* Begin Given information *

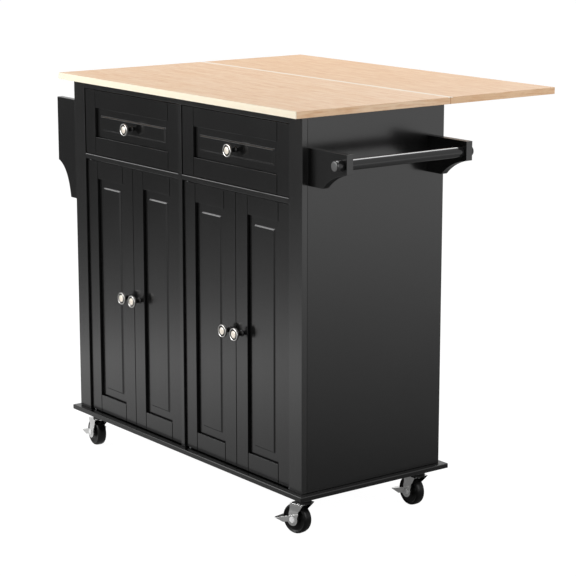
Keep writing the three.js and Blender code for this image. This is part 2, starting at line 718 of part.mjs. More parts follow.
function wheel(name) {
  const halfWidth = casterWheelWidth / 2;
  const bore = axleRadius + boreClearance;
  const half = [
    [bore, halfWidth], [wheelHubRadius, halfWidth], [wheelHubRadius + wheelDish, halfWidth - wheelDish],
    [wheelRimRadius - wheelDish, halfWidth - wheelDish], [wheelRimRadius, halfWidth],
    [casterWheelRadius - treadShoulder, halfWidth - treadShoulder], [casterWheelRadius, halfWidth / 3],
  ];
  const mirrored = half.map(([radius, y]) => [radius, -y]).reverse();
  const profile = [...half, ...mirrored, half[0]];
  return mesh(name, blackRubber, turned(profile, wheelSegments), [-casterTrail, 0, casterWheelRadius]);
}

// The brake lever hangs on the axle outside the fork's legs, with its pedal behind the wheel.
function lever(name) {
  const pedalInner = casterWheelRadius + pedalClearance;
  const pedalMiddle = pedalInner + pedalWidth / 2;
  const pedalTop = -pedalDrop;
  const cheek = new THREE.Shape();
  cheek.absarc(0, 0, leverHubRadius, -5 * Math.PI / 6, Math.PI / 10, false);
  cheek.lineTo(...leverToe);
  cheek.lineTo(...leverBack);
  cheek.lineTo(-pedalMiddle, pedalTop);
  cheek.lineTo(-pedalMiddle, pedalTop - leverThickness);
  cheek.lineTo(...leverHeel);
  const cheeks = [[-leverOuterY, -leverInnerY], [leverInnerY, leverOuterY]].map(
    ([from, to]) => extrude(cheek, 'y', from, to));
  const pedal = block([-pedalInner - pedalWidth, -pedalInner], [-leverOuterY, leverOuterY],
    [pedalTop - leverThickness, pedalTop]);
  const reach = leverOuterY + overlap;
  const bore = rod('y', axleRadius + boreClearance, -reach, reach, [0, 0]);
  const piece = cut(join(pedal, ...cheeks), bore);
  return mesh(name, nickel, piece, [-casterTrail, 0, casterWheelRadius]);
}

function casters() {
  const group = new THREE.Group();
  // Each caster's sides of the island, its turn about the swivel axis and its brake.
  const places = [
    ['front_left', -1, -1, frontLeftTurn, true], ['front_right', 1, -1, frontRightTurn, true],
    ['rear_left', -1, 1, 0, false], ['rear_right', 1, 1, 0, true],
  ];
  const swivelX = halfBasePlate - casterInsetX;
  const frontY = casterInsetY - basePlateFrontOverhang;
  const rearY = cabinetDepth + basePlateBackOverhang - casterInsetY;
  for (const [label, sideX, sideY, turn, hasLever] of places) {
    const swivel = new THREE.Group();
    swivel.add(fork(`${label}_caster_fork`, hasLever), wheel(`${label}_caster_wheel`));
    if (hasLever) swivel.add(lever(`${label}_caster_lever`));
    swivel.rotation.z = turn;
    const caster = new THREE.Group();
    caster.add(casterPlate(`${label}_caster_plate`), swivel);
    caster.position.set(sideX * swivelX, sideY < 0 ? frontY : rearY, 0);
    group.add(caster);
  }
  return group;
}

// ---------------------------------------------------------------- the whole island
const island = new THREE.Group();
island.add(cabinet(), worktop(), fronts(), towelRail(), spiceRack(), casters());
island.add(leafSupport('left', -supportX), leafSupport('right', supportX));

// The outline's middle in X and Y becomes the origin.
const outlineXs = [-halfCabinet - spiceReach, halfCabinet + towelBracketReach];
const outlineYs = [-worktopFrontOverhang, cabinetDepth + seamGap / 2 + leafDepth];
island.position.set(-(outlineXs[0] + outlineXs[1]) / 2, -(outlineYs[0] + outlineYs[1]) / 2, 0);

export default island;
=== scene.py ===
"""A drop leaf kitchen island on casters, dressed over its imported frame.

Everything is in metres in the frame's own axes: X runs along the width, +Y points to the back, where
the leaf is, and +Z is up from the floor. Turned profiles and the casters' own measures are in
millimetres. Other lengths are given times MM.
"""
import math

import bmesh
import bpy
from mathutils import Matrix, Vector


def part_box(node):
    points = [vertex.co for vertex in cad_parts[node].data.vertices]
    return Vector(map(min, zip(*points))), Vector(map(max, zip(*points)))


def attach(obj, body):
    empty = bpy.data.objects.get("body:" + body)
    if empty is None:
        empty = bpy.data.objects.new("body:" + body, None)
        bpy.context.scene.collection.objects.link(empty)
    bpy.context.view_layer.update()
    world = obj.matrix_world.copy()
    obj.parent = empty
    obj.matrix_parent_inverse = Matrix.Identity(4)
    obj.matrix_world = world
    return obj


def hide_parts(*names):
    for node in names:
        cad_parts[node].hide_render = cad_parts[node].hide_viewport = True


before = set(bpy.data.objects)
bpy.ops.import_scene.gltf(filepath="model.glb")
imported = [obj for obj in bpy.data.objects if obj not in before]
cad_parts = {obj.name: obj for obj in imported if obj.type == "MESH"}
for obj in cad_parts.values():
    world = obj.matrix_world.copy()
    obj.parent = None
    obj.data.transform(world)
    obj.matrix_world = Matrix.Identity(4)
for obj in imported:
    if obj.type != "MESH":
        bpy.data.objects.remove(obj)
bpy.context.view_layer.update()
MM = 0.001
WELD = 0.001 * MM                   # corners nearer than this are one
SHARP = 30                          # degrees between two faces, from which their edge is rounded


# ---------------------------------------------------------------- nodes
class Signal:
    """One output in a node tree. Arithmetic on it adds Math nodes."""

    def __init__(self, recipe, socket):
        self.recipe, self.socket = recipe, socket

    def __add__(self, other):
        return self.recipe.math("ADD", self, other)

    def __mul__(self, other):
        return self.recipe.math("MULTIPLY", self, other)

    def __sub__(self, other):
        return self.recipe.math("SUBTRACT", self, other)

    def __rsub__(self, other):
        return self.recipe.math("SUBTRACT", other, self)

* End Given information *

- [What to produce] Each line from the line with "the whole island" to the line with "before = set(bpy.data.objects)" is to be echoed exactly; both boundary lines are included, and nothing else is to be output.

- [Exercise output]
// ---------------------------------------------------------------- the whole island
const island = new THREE.Group();
island.add(cabinet(), worktop(), fronts(), towelRail(), spiceRack(), casters());
island.add(leafSupport('left', -supportX), leafSupport('right', supportX));

// The outline's middle in X and Y becomes the origin.
const outlineXs = [-halfCabinet - spiceReach, halfCabinet + towelBracketReach];
const outlineYs = [-worktopFrontOverhang, cabinetDepth + seamGap / 2 + leafDepth];
island.position.set(-(outlineXs[0] + outlineXs[1]) / 2, -(outlineYs[0] + outlineYs[1]) / 2, 0);

export default island;
=== scene.py ===
"""A drop leaf kitchen island on casters, dressed over its imported frame.

Everything is in metres in the frame's own axes: X runs along the width, +Y points to the back, where
the leaf is, and +Z is up from the floor. Turned profiles and the casters' own measures are in
millimetres. Other lengths are given times MM.
"""
import math

import bmesh
import bpy
from mathutils import Matrix, Vector


def part_box(node):
    points = [vertex.co for vertex in cad_parts[node].data.vertices]
    return Vector(map(min, zip(*points))), Vector(map(max, zip(*points)))


def attach(obj, body):
    empty = bpy.data.objects.get("body:" + body)
    if empty is None:
        empty = bpy.data.objects.new("body:" + body, None)
        bpy.context.scene.collection.objects.link(empty)
    bpy.context.view_layer.update()
    world = obj.matrix_world.copy()
    obj.parent = empty
    obj.matrix_parent_inverse = Matrix.Identity(4)
    obj.matrix_world = world
    return obj


def hide_parts(*names):
    for node in names:
        cad_parts[node].hide_render = cad_parts[node].hide_viewport = True


before = set(bpy.data.objects)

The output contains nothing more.